BCA Research further observes that high-yield energy debt now is trading at “distressed” levels, which is defined as 10 percentage points over comparable Treasuries (or 1,000 basis points of fright), as debt is at the center of the energy sector’s stresses. Hercules Offshore (HERO) filed a prepackaged bankruptcy on Thursday. The Wall Street Journal also reported late on Friday that Samson Resources, owned by KKR (KKR), plans a Chapter 11 filing next month. 
 
The deflationary tide also swept through global bond markets, notably markets for inflation-indexed issues such as Treasury inflation protected securities, or TIPS. According to Nomura Securities, these markets marked down inflation expectations by seven basis points in the U.S. in the three days following China’s devaluation, and 11 basis points in Germany.

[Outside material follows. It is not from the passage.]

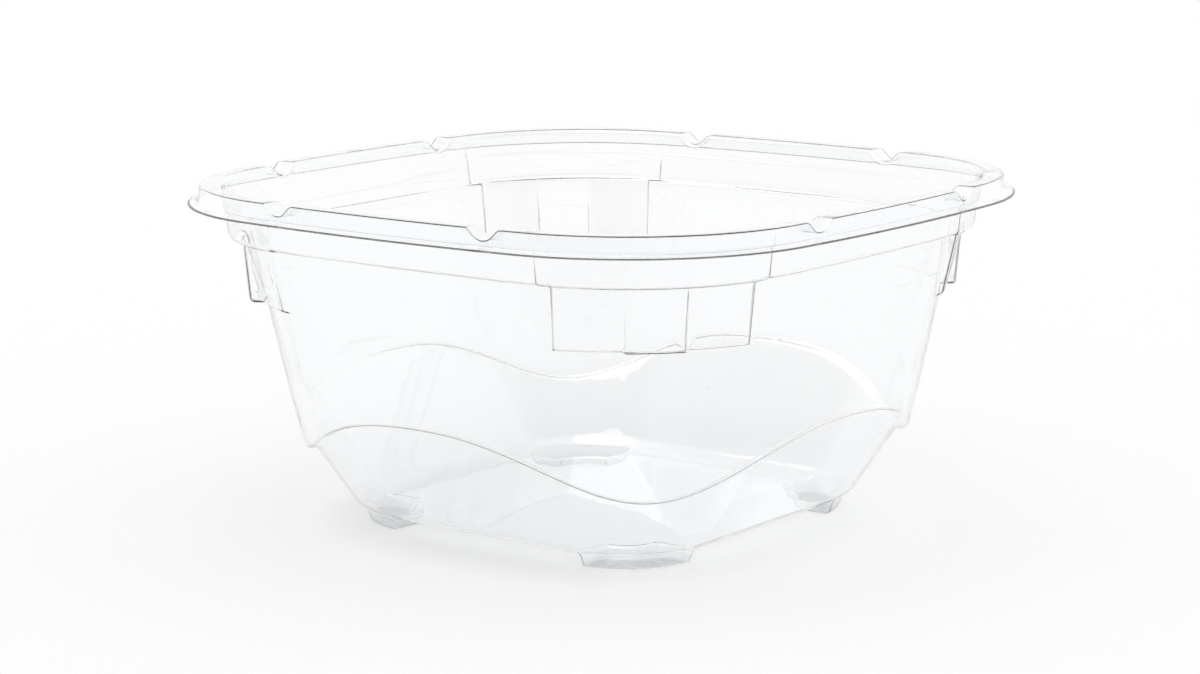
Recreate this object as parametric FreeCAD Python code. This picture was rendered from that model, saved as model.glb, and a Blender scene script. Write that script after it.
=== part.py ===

Since July, inflation expectations are down 29 basis points in the U.S., and 30 basis points in Germany.
 
Still, expectations remain that the Federal Reserve is on course to hike its short-term interest-rate target at next month’s policy meeting from the zero to 0.25% target that has prevailed since December 2008. The report on the July Consumer Price Index, due out on Wednesday, may show inflation creeping up, largely because of upward pressure on rents.
 
A modest proposal to solve two problems: Import all of the empty apartment towers in China to the U.S. to satisfy Americans’ demand for flats. Hmmm, perhaps free trade and currency adjustments can’t solve everything.